DATA BLOCK.
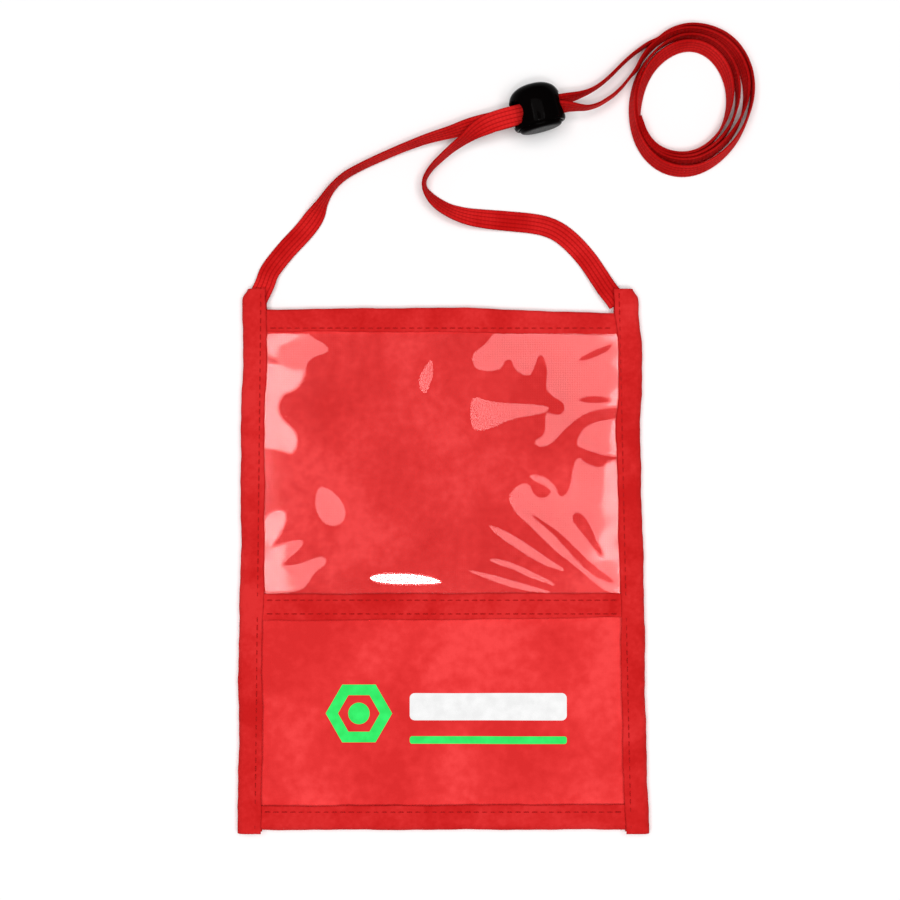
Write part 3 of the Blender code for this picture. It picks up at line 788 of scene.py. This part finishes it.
def cross_tape(name, node, section, base, top, bottom, fold_up, seams, seed):
    """A tape across the wallet. top and bottom are (x, y) stops of its two long edges."""
    x = stations(side_edge(-1, 0) + 5.4, side_edge(1, 0) - 5.4)[:, None]
    w, z = section[:, 0][None, :], section[:, 1][None, :]
    width = section[:, 0].max()
    share = w / width if fold_up else 1 - w / width
    high, low = eased_stops(x, top), eased_stops(x, bottom)
    y = low + (high - low) * share
    y = y + 0.16 * ripple(x, seed) * (1 - share) + 0.16 * ripple(x, seed + 3) * share
    upper = ease((z - section[:, 1].min()) / (0.6 * np.ptp(section[:, 1])) - 0.6)
    ends = np.minimum(x - x[0], x[-1] - x)
    drop = 0.42 * (1 - ease((ends - 1.5) / 5.0))
    height = base + z + upper * (0.1 * ripple(x, seed + 5, (19.0, 9.7, 5.3)) - drop)
    for seam in seams:
        height = height + upper * sewn(y, x, seam)
    rings = np.stack([x + 0 * w, y, height + 0 * w], -1)
    made = swept(name, rings, TAPE_CLOTH)
    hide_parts(node)
    return made


def tapes():
    left, right = side_binding(-1), side_binding(1)
    hem = fold_section(TOP_HEM[1] - TOP_HEM[0], HEM_HEIGHT)
    flat = flat_section(MIDDLE_TAPE[1] - MIDDLE_TAPE[0], TAPE)
    edge = fold_section(BOTTOM_BINDING[1] - BOTTOM_BINDING[0], BINDING_HEIGHT)
    front_hem = cross_tape(
        "front_hem_tape", "front_top_hem", hem, FRONT_HEM_Z, [(-58, 79.4), (0, 79.9), (56, 78.2)],
        [(-58, 72.4), (0, 72.2), (56, 71.0)], True, [TOP_STITCH_Y], 1.0,
    )
    back_hem = cross_tape(
        "back_hem_tape", "back_top_hem", hem, 0.0, [(-58, 78.9), (56, 77.8)],
        [(-58, 72.2), (56, 71.2)], True, [], 2.0,
    )
    middle = cross_tape(
        "middle_cross_tape", "middle_tape", flat, TAPE_TOP - TAPE / 2,
        [(-58, -10.4), (56, -10.1)], [(-58, -18.7), (0, -18.4), (56, -17.7)], True,
        list(MIDDLE_STITCHES_Y.values()), 3.0,
    )
    bottom = cross_tape(
        "bottom_edge_tape", "bottom_binding", edge, 0.0,
        [(-58, -77.1), (56, -76.7)], [(-58, -85.0), (56, -84.9)], False, [BOTTOM_STITCH_Y], 4.0,
    )
    return left, right, front_hem, back_hem, middle, bottom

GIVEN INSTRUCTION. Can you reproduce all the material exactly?

OUTPUT BELOW.
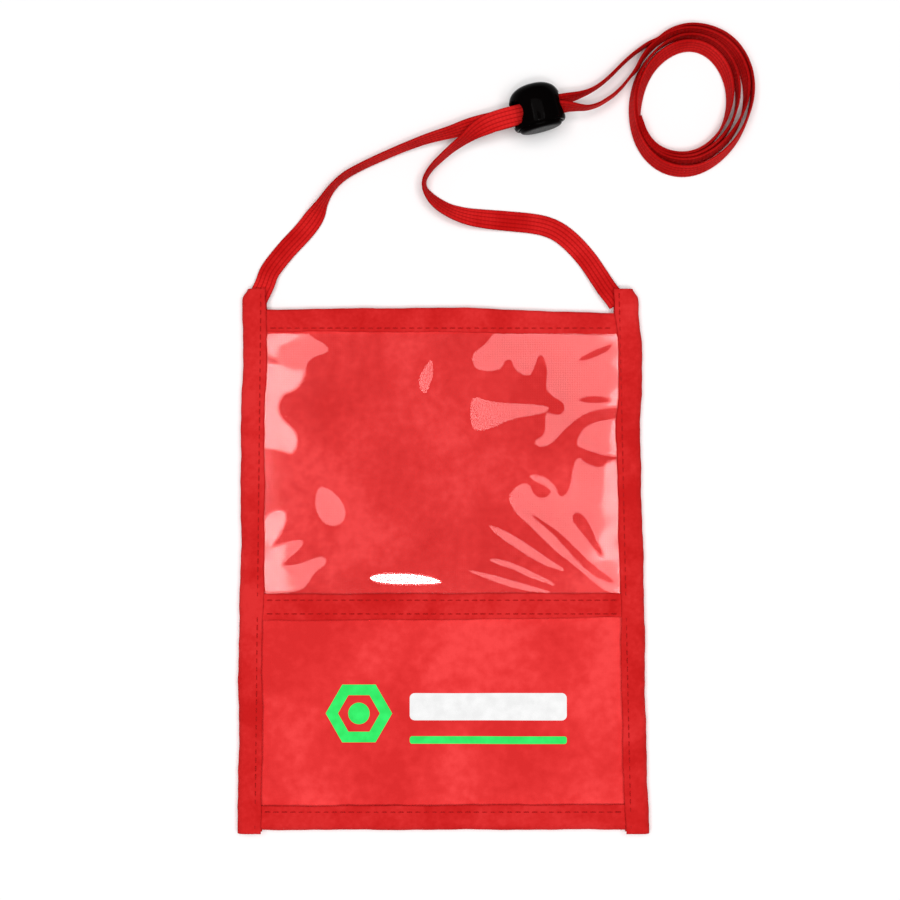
Write part 3 of the Blender code for this picture. It picks up at line 788 of scene.py. This part finishes it.
def cross_tape(name, node, section, base, top, bottom, fold_up, seams, seed):
    """A tape across the wallet. top and bottom are (x, y) stops of its two long edges."""
    x = stations(side_edge(-1, 0) + 5.4, side_edge(1, 0) - 5.4)[:, None]
    w, z = section[:, 0][None, :], section[:, 1][None, :]
    width = section[:, 0].max()
    share = w / width if fold_up else 1 - w / width
    high, low = eased_stops(x, top), eased_stops(x, bottom)
    y = low + (high - low) * share
    y = y + 0.16 * ripple(x, seed) * (1 - share) + 0.16 * ripple(x, seed + 3) * share
    upper = ease((z - section[:, 1].min()) / (0.6 * np.ptp(section[:, 1])) - 0.6)
    ends = np.minimum(x - x[0], x[-1] - x)
    drop = 0.42 * (1 - ease((ends - 1.5) / 5.0))
    height = base + z + upper * (0.1 * ripple(x, seed + 5, (19.0, 9.7, 5.3)) - drop)
    for seam in seams:
        height = height + upper * sewn(y, x, seam)
    rings = np.stack([x + 0 * w, y, height + 0 * w], -1)
    made = swept(name, rings, TAPE_CLOTH)
    hide_parts(node)
    return made


def tapes():
    left, right = side_binding(-1), side_binding(1)
    hem = fold_section(TOP_HEM[1] - TOP_HEM[0], HEM_HEIGHT)
    flat = flat_section(MIDDLE_TAPE[1] - MIDDLE_TAPE[0], TAPE)
    edge = fold_section(BOTTOM_BINDING[1] - BOTTOM_BINDING[0], BINDING_HEIGHT)
    front_hem = cross_tape(
        "front_hem_tape", "front_top_hem", hem, FRONT_HEM_Z, [(-58, 79.4), (0, 79.9), (56, 78.2)],
        [(-58, 72.4), (0, 72.2), (56, 71.0)], True, [TOP_STITCH_Y], 1.0,
    )
    back_hem = cross_tape(
        "back_hem_tape", "back_top_hem", hem, 0.0, [(-58, 78.9), (56, 77.8)],
        [(-58, 72.2), (56, 71.2)], True, [], 2.0,
    )
    middle = cross_tape(
        "middle_cross_tape", "middle_tape", flat, TAPE_TOP - TAPE / 2,
        [(-58, -10.4), (56, -10.1)], [(-58, -18.7), (0, -18.4), (56, -17.7)], True,
        list(MIDDLE_STITCHES_Y.values()), 3.0,
    )
    bottom = cross_tape(
        "bottom_edge_tape", "bottom_binding", edge, 0.0,
        [(-58, -77.1), (56, -76.7)], [(-58, -85.0), (56, -84.9)], False, [BOTTOM_STITCH_Y], 4.0,
    )
    return left, right, front_hem, back_hem, middle, bottom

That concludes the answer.